Below are some records; quote exactly the lines from the one that contains "for name, centre_x" through the one that contains "for node in", inclusive, and no others.
## BEGIN
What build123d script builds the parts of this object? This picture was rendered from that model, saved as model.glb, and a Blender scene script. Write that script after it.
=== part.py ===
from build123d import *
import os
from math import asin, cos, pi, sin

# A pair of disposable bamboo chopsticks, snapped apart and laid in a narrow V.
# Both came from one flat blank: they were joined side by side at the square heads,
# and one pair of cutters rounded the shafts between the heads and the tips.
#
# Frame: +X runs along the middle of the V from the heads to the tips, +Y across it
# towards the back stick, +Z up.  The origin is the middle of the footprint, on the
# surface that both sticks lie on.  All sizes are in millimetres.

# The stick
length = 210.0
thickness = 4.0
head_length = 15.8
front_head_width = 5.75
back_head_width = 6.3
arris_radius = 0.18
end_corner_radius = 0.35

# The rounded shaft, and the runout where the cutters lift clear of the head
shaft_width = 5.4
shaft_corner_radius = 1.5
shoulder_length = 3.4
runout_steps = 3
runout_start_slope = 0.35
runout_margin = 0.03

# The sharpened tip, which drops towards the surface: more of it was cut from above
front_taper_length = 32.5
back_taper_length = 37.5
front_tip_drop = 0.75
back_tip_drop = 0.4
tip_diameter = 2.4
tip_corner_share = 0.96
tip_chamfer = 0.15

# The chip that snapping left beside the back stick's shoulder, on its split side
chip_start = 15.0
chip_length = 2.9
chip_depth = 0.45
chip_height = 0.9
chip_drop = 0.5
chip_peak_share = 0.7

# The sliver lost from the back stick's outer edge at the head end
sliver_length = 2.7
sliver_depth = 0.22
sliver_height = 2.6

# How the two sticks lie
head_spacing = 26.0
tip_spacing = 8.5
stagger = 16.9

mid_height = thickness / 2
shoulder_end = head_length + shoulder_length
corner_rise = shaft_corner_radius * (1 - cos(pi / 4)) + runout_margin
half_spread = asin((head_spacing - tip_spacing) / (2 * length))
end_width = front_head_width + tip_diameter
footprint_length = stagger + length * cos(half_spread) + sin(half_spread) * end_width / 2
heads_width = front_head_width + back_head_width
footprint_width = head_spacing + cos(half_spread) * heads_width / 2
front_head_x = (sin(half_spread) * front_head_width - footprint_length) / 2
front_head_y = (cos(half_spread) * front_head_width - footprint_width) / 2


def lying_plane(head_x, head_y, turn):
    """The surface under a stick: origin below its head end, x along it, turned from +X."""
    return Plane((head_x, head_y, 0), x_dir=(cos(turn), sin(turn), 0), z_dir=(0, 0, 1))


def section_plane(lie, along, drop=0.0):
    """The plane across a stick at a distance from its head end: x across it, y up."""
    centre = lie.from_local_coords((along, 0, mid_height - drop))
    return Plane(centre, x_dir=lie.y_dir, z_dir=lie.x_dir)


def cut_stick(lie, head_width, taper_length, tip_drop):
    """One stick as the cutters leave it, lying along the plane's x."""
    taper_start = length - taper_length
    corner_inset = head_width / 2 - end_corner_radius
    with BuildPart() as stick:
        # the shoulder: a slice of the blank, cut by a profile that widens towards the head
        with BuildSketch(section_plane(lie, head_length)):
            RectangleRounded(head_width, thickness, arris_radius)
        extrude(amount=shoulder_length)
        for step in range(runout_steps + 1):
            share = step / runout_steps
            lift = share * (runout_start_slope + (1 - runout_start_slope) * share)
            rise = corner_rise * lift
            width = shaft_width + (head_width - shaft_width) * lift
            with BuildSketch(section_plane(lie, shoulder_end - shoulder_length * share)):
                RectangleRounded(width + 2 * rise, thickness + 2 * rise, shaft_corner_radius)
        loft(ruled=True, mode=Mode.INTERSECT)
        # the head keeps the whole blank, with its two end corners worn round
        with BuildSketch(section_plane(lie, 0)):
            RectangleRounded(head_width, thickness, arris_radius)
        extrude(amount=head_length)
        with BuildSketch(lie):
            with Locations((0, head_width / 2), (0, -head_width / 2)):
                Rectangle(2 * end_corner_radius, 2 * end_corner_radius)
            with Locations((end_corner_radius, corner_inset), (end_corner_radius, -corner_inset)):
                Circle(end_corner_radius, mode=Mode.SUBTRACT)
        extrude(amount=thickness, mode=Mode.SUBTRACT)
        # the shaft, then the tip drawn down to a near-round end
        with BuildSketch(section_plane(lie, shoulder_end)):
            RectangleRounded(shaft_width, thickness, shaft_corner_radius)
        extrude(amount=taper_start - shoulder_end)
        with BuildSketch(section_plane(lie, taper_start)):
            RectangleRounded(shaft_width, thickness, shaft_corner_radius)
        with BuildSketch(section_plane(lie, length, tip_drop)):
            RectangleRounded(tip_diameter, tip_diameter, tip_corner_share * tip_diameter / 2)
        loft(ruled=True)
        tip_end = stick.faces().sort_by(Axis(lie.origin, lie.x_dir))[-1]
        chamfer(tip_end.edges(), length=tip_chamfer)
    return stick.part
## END
## BEGIN
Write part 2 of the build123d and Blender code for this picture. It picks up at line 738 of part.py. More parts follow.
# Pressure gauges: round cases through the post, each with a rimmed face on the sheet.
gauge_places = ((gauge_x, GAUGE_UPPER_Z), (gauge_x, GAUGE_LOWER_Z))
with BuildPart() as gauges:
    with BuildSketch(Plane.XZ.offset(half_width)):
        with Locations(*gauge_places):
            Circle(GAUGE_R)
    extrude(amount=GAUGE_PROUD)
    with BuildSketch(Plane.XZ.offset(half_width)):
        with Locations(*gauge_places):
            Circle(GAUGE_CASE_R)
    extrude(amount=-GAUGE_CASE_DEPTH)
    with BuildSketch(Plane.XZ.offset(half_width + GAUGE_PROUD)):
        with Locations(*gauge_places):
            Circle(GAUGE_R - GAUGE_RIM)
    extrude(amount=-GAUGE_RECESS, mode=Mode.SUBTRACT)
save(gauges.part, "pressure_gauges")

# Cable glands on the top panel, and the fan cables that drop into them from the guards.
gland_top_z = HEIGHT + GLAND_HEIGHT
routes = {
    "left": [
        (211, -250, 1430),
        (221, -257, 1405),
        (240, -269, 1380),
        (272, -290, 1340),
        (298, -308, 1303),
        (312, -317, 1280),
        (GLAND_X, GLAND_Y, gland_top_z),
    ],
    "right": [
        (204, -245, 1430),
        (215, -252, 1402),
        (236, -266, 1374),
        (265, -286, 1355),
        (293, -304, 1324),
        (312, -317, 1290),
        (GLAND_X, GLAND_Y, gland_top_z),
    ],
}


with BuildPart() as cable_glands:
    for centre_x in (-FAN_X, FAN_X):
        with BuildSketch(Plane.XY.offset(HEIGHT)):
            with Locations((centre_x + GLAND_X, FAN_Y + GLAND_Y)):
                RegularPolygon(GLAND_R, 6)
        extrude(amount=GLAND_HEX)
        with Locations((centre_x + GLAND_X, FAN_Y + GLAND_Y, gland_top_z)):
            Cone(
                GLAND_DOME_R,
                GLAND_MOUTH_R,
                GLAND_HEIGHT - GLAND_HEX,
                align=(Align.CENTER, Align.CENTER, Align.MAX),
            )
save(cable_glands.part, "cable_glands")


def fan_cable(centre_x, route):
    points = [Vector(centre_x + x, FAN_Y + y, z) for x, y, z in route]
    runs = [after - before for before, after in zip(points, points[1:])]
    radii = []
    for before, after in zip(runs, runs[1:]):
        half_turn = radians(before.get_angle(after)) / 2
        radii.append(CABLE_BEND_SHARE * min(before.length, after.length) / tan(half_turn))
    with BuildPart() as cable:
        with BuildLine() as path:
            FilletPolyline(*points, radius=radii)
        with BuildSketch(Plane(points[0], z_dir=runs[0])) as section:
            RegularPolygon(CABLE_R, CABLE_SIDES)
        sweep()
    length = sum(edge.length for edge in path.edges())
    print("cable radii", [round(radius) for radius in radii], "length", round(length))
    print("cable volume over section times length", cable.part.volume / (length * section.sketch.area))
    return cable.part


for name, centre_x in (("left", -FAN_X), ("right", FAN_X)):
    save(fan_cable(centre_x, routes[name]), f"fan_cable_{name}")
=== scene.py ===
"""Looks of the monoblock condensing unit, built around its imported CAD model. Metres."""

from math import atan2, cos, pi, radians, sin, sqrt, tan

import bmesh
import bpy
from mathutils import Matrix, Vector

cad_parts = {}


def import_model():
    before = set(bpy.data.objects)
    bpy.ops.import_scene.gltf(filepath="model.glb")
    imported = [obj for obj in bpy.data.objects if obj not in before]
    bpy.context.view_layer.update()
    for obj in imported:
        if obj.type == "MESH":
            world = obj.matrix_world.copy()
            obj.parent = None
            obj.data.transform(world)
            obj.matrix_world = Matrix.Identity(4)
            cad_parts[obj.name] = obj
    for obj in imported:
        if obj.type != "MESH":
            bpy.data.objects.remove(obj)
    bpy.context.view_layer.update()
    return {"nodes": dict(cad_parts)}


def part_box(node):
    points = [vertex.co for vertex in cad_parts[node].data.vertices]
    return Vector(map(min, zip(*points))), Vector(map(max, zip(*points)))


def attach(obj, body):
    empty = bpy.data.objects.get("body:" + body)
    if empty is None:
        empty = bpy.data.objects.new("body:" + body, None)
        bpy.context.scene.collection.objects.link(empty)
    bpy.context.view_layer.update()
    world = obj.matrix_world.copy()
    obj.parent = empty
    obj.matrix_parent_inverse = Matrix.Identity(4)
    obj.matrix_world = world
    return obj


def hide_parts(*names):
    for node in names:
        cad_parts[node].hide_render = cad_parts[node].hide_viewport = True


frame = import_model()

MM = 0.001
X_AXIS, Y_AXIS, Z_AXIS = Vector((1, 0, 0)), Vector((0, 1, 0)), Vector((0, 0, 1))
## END
*Finished exercise:*
for name, centre_x in (("left", -FAN_X), ("right", FAN_X)):
    save(fan_cable(centre_x, routes[name]), f"fan_cable_{name}")
=== scene.py ===
"""Looks of the monoblock condensing unit, built around its imported CAD model. Metres."""

from math import atan2, cos, pi, radians, sin, sqrt, tan

import bmesh
import bpy
from mathutils import Matrix, Vector

cad_parts = {}


def import_model():
    before = set(bpy.data.objects)
    bpy.ops.import_scene.gltf(filepath="model.glb")
    imported = [obj for obj in bpy.data.objects if obj not in before]
    bpy.context.view_layer.update()
    for obj in imported:
        if obj.type == "MESH":
            world = obj.matrix_world.copy()
            obj.parent = None
            obj.data.transform(world)
            obj.matrix_world = Matrix.Identity(4)
            cad_parts[obj.name] = obj
    for obj in imported:
        if obj.type != "MESH":
            bpy.data.objects.remove(obj)
    bpy.context.view_layer.update()
    return {"nodes": dict(cad_parts)}


def part_box(node):
    points = [vertex.co for vertex in cad_parts[node].data.vertices]
    return Vector(map(min, zip(*points))), Vector(map(max, zip(*points)))


def attach(obj, body):
    empty = bpy.data.objects.get("body:" + body)
    if empty is None:
        empty = bpy.data.objects.new("body:" + body, None)
        bpy.context.scene.collection.objects.link(empty)
    bpy.context.view_layer.update()
    world = obj.matrix_world.copy()
    obj.parent = empty
    obj.matrix_parent_inverse = Matrix.Identity(4)
    obj.matrix_world = world
    return obj


def hide_parts(*names):
    for node in names:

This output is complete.